The first is Schreyer v. Foster, 98 Cal. App. 706 [277 P. 506] which involved the sale of two automobile agencies where a down payment of $1,500 was made, but the minds of the parties never met on the terms or conditions of the sale. The judgment that the buyer was entitled to recover back his $1,500 was affirmed.

The second is Blake v. Mosher, 11 Cal. App. 2d 532 [54 P.2d 492], which involved the sale by defendant to plaintiff of "stock and equipment at Clarksburg" for $4,000. As in the instant case, the buyer made a down payment ($1,500) and was given a receipt, which provided for $2,000 down "and two thousand dollars ($2000.) in a note well secured." The action was for money had and received, to recover back the $1,500, after the parties had reached an impasse in their negotiations. The trial court gave the defendant judgment for costs which was reversed on appeal, the court holding that there had been no meeting of the minds. The basis for the decision was simply unjust enrichment arising from such failure. The court pointed out that the receipt left the questions wide open as to the time of payment of the $2,000 note and the manner in which it was to be "well secured."

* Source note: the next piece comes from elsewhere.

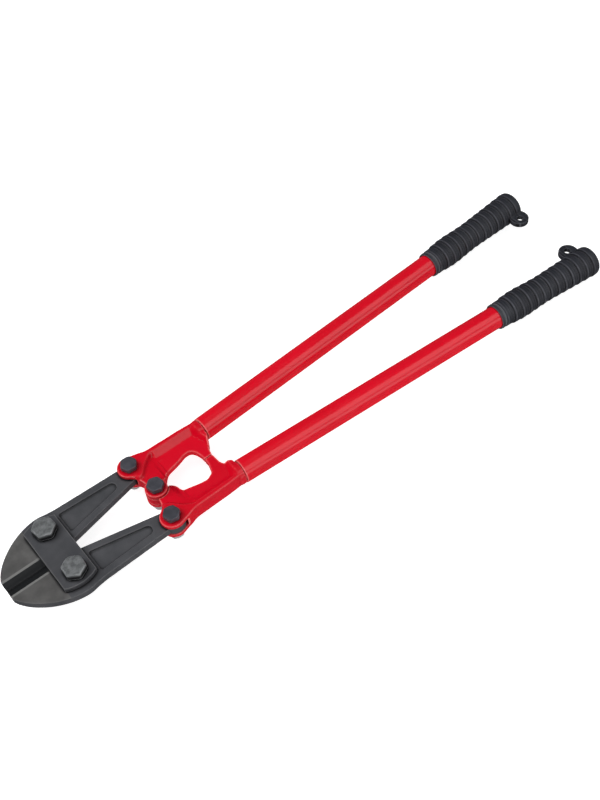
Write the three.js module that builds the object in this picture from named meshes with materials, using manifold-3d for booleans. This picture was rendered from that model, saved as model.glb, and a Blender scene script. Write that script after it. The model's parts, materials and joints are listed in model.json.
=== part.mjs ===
// Bolt cutters, 24 inch size, lying closed on their side.
// Two forged jaws swing on a pair of tie plates. Each handle drives one jaw through a link bolt,
// and the two handle heads meet at one centre bolt, a compound lever.
// Millimetres, +Z up, X runs from the jaw tip to the grips, the tool is symmetric about Y = 0.

import * as THREE from 'three';
import { mergeVertices } from 'three/addons/utils/BufferGeometryUtils.js';
import Module from 'manifold-3d';

const wasm = await Module();
wasm.setup();

// ---------------------------------------------------------------- driving dimensions

// Along the tool, measured from the jaw tip, and sideways from its centre line.
const jawPivot = { x: 51, y: 23.7 };
const linkPivot = { x: 138.3, y: 32.3 };
const centrePivot = { x: 143.9, y: 0 };
const tubeStart = { x: 209.8, y: 29.3 };
const tubeSplay = THREE.MathUtils.degToRad(3.3);
const tubeLength = 393;
const gripStart = 280.5;
const gripLength = 118.8;
const stop = { start: 192.8, end: 200.7 };
const overallLength = 609.6;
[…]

Blake v. Mosher, supra, is followed in Goehring v. Stockton Morris Plan Co., 93 Cal. App. 2d 417, 420 [209 P.2d 41], where other leading cases on the subject are cited, including Talmadge v. Arrowhead R. Co., 101 Cal. 367, 371 [35 P. 1000], *513 Reymond v. Laboudigue, 148 Cal. 691, 694 [84 P. 189] and Wineburgh v. Gay, 27 Cal. App. 603, 604 [150 P. 1003]. Also cited in the Goehring case are 6 Cal.Jur. 43 and 6 Cal.Jur. 216.

In Mason v. Rose (2d Circ. 1949), 176 F.2d 486, 489, Blake v. Mosher is cited as a representative authority in the following statement: "If ... it be assumed that an English court would look to the law of California, we find nothing in the California decisions which would lead to a different result. In that state, as in every other, a contract must be definite enough for a court to be able to ascertain what is the stipulated performance. Van Slyke v. Broadway Ins. Co., 115 Cal 644, 47 P. 689, 690, ... Wineburgh v. Gay, 27 Cal. App. 603, 150 P. 1003; Blake v. Mosher, 11 Cal. App. 2d 532, 54 P.2d 492, 494."

We would not attempt to state appellant's contentions otherwise than in counsel's own language. They say: "The parties having agreed in their pleadings and evidence that there was a completed contract certain in its terms and the sole issue being as to one of the terms, the court should have determined that issue if it was material in the light of the fact that respondents breached their contract, whatever it was." (Emphasis added.)

This and their argument that "the pleadings and the evidence show an executory contract enforceable against appellant" and that "where parties present an issue as to a term or terms of an oral agreement, the duty of the courts is to determine the issues so presented — not to strike down the contract itself" show a refusal on appellant's part to face the realities of this case. On evidence which for the most part was uncontradicted, the court found that no contract was made, and in the face of that finding appellant's various arguments, based, as they are, on premises which are at war with the case made by the pleadings, the evidence and the findings, are wholly untenable. To discuss them or to review the cases cited would serve no useful purpose.

The judgment is affirmed.

Nourse, P.J., and Dooling, J., concurred.